_Stated goal_
Give back, unchanged, the line with "base_tray();", the line with "# Camera, fitted", and every line between them, and no other line.

_Stored data_
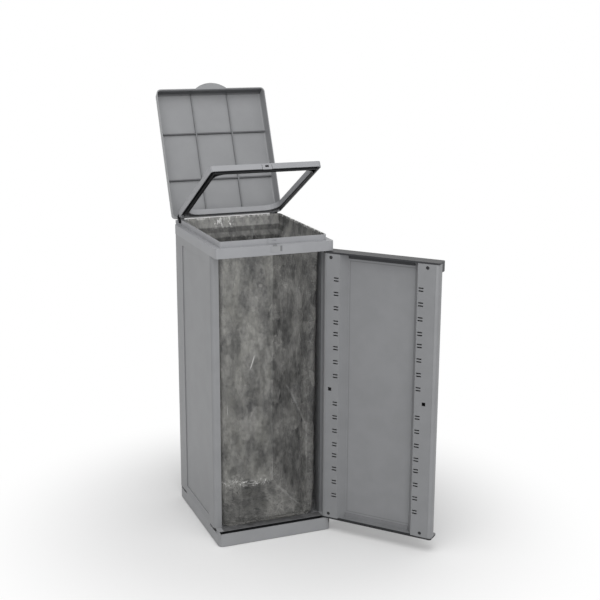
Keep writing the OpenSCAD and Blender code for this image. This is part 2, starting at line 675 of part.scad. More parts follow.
// Sack of thin film: it follows the inside of the cabinet and of the collar
sack_x = in_x - seat;
sack_x_top = cx - collar_t - seat;
sack_y_top = cy - collar_t - seat;
sack_rim = z_collar - collar_t;
sack_r = collar_r - collar_t + over;
fold_share = 0.88;
function sack_low(g, z) = at_z(rr(-sack_x + g, fun_y0 + seat + g, sack_x - g,
    fun_y1 - seat - g, sack_r - g), z);
function sack_high(g, z) = at_z(rr(-sack_x_top + g, -sack_y_top + g, sack_x_top - g,
    sack_y_top - g, sack_r - g), z);
module sack() color("#4b4d52") {
    difference() {
        loft([sack_low(0, floor_z + seat), sack_low(0, z_panel), sack_high(0, fun_z),
            sack_high(0, sack_rim)]);
        loft([sack_low(film_t, floor_z + seat + film_t), sack_low(film_t, z_panel),
            sack_high(film_t, fun_z), sack_high(film_t, sack_rim + over)]);
    }
    let (x = fold_share * cx, y = fold_share * cy, z1 = z_collar + seat + film_t) {
        block(sack_x_top - film_t, -y, sack_rim - over, sack_x_top, y, z1);
        block(sack_x_top - film_t, -y, z1 - film_t, cx + seat + film_t, y, z1);
        block(cx + seat, -y, z1 - hem, cx + seat + film_t, y, z1);
        block(-x, sack_y_top - film_t, sack_rim - over, x, sack_y_top, z1);
        block(-x, sack_y_top - film_t, z1 - film_t, x, cy + seat + film_t, z1);
        block(-x, cy + seat, z1 - hem, x, cy + seat + film_t, z1);
    }
}

base_tray();
side_panel_left();
side_panel_right();
back_panel();
panel_clips();
top_frame();
catch_plate();
lid();
lid_hinge_pin_left();
lid_hinge_pin_right();
ring_cover();
ring_frame();
door_skin();
door_liner();
door_top_cap();
door_bottom_cap();
door_pin_top();
door_pin_bottom();
door_screws();
sack();
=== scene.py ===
import math

import bmesh
import bpy
from mathutils import Matrix, Vector, noise


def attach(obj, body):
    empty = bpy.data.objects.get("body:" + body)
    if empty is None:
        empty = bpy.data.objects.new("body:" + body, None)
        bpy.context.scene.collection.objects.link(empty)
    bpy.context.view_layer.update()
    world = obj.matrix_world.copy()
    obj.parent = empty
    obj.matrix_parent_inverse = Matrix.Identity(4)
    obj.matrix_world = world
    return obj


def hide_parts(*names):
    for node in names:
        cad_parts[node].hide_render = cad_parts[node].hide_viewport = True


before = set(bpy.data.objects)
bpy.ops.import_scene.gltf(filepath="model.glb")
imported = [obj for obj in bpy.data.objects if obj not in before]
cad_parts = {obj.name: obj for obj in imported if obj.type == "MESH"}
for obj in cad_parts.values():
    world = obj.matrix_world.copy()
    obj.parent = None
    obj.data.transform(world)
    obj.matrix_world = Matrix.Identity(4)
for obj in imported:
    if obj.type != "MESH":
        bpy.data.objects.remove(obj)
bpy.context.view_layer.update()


# Camera, fitted to about thirty points of the cabinet. Its turn is yaw, pitch and roll

CAMERA_PLACE = (-1.0727, -3.0488, 1.4686)
CAMERA_TURN = (21.83, 14.14, 0.23)
CAMERA_LENS = 69.72
CAMERA_FILM = 36
CAMERA_REACH = 50


def make_camera():
    yaw, pitch, roll = (math.radians(a) for a in CAMERA_TURN)
    ahead = Vector((math.sin(yaw) * math.cos(pitch), math.cos(yaw) * math.cos(pitch),
                    -math.sin(pitch)))
    right = Vector((math.cos(yaw), -math.sin(yaw), 0))
    up = right.cross(ahead)
    across = right * math.cos(roll) + up * math.sin(roll)
    upright = up * math.cos(roll) - right * math.sin(roll)
    cam = bpy.data.cameras.new("camera")
    cam.lens = CAMERA_LENS
    cam.sensor_width = CAMERA_FILM
    cam.clip_end = CAMERA_REACH
    obj = bpy.data.objects.new("camera", cam)
    turn = Matrix((across, upright, -ahead)).transposed().to_4x4()
    obj.matrix_world = Matrix.Translation(CAMERA_PLACE) @ turn
    bpy.context.scene.collection.objects.link(obj)
    bpy.context.scene.camera = obj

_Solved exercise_
base_tray();
side_panel_left();
side_panel_right();
back_panel();
panel_clips();
top_frame();
catch_plate();
lid();
lid_hinge_pin_left();
lid_hinge_pin_right();
ring_cover();
ring_frame();
door_skin();
door_liner();
door_top_cap();
door_bottom_cap();
door_pin_top();
door_pin_bottom();
door_screws();
sack();
=== scene.py ===
import math

import bmesh
import bpy
from mathutils import Matrix, Vector, noise


def attach(obj, body):
    empty = bpy.data.objects.get("body:" + body)
    if empty is None:
        empty = bpy.data.objects.new("body:" + body, None)
        bpy.context.scene.collection.objects.link(empty)
    bpy.context.view_layer.update()
    world = obj.matrix_world.copy()
    obj.parent = empty
    obj.matrix_parent_inverse = Matrix.Identity(4)
    obj.matrix_world = world
    return obj


def hide_parts(*names):
    for node in names:
        cad_parts[node].hide_render = cad_parts[node].hide_viewport = True


before = set(bpy.data.objects)
bpy.ops.import_scene.gltf(filepath="model.glb")
imported = [obj for obj in bpy.data.objects if obj not in before]
cad_parts = {obj.name: obj for obj in imported if obj.type == "MESH"}
for obj in cad_parts.values():
    world = obj.matrix_world.copy()
    obj.parent = None
    obj.data.transform(world)
    obj.matrix_world = Matrix.Identity(4)
for obj in imported:
    if obj.type != "MESH":
        bpy.data.objects.remove(obj)
bpy.context.view_layer.update()


# Camera, fitted to about thirty points of the cabinet. Its turn is yaw, pitch and roll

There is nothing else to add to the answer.